Even more reassuring, Makeshift has another name, in actual speakable language: the word design. Design is a word from the universe of meaning that Keats, making use of a mobile metaphor (“Much have I travell’d”), called the realms of gold. Singing from a libretto scratched deep into the cripple’s image, design assures us who are not yet crippled that in coming times it will enchant us as well. It will dance, too, as it comes. It will dance right through the glass that will begin enclosing us when we sink into our bed. After all, the sinking will still be a motion of the body.

So rejoice, sings the word design. So long as you remain only partially crippled, I will be with you. While you still are able, raise your paintbrush and let it touch me and transmit my strength to you. For the time being, now am I your makeshift body.

 

Sources: William Carlos Williams, “The Girl with a Pimply Face.” The Collected Stories of William Carlos Williams (New York: New Directions, 1996) 117-30. The story was first published in book form in Life Along the Passaic River (1938).
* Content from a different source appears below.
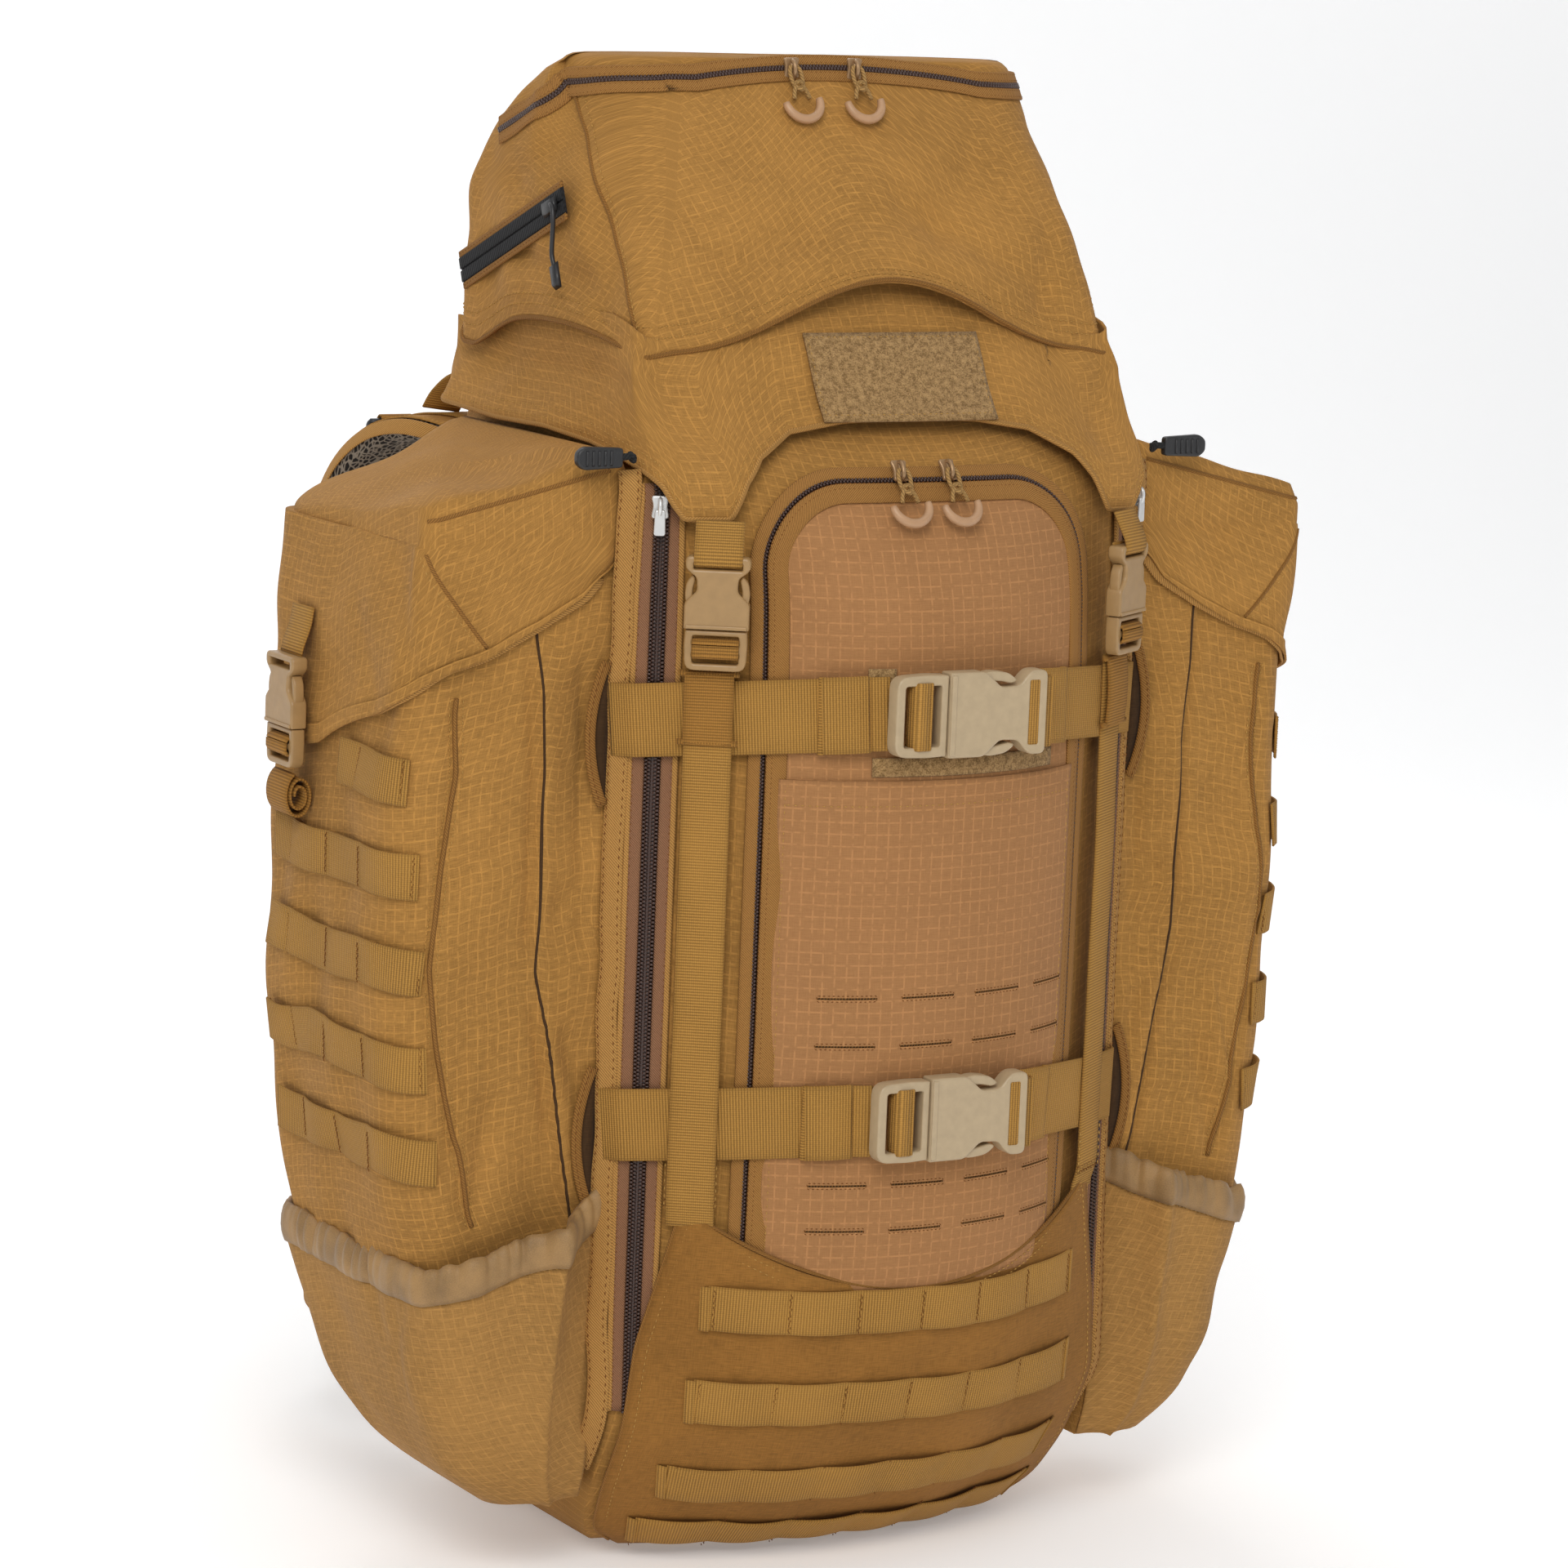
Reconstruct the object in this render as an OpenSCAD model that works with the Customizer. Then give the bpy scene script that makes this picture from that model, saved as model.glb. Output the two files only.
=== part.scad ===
// Hunting backpack: a stuffed main bag with a zipped front panel, two side pods,
// a storm hood under a floating lid, compression straps, an inner frame and a harness.
// +Z is up, the front of the bag faces -Y and the wearer's back is on the +Y side.
// The origin is on the flat base, in the plane of symmetry.

/* [Main bag] */
// Half width of the main bag
bag_half = 150; // [146:1:150]
// Depth position of the flat back of the bag
bag_back = 60; // [58:1:60]
// How far the side seams lie behind the middle of the front
bag_bow = 69; // [66:1:72]
/* [Front panel] */
// Half width of the ripstop panel inside the front zip
panel_half = 91; // [84:1:91]
// Height of the top run of the front zip
panel_top = 586; // [580:1:588]
// Radius of the panel's upper corners
panel_r = 42; // [34:1:44]
// Width of a zip with its tapes
zip_w = 9; // [7:1:9]
/* [Lid and hood] */
// Height of the hem of the lid
lid_hem = 643; // [642:1:645]
// Rise of the arch in the lid hem
lid_arch = 33; // [26:1:34]
// Highest point of the lid
lid_top = 790; // [780:1:795]
// How far the floating lid and hood lift
hood_lift = 90; // [60:5:90]
/* [Webbing and buckles] */
// Width of the vertical webbing
web_w = 25; // [20:1:25]
// Width of the compression webbing
comp_w = 38; // [32:1:38]
// Thickness of webbing
web_t = 1.7; // [1.2:0.1:1.8]
// Height of the upper compression strap at the centre
comp_upper = 466; // [456:1:470]
// Height of the lower compression strap at the centre
comp_lower = 255; // [245:1:262]
/* [Side pods] */
// Inner face of a pod
pod_in = 155; // [155:1:157]
// Front face of a pod
pod_front = -150; // [-152:1:-146]
// Back face of a pod
pod_back = 30; // [24:1:34]
/* [Harness] */
// Width of a shoulder strap
strap_w = 64; // [56:1:66]
// Thickness of a shoulder strap
strap_t = 14; // [10:1:15]
// Height of the back panel
back_top = 598; // [590:1:600]

/* [Hidden] */
gap = 0.6;                 // clearance between sewn layers
skin = 2.2;                // thickness of a sewn skin
layer_zip = 4.2;           // outer face of the zips
layer_comp = 4.9;          // inner face of the compression straps
layer_vert = 7.4;          // inner face of the vertical straps
front_u = 30;              // samples across the front of the bag

cloth = [0.62, 0.45, 0.21];
cloth_light = [0.66, 0.48, 0.32];
webbing = [0.70, 0.51, 0.24];
plastic = [0.62, 0.50, 0.32];
dark = [0.15, 0.13, 0.12];

// ---------- solids from rings of points ----------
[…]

The automobile advertisement originally appeared in Literary Digest 24 November 1923. I copied it and Photoshopped it for sharpness from http://blog.vintascope.com/post/145306079472/oakland-motor-car-company-19231124-literary

The undated photograph of the man in bed is one of a group of World War I hospital images apparently taken in France. George Grantham Bain Collection, Library of Congress, http://www.loc.gov/pictures/item/ggb2006002284/. Photoshopped.

From 1922, some contemporary satire of the pretentious diction of American advertisements can be found in Sinclair Lewis’s Babbitt.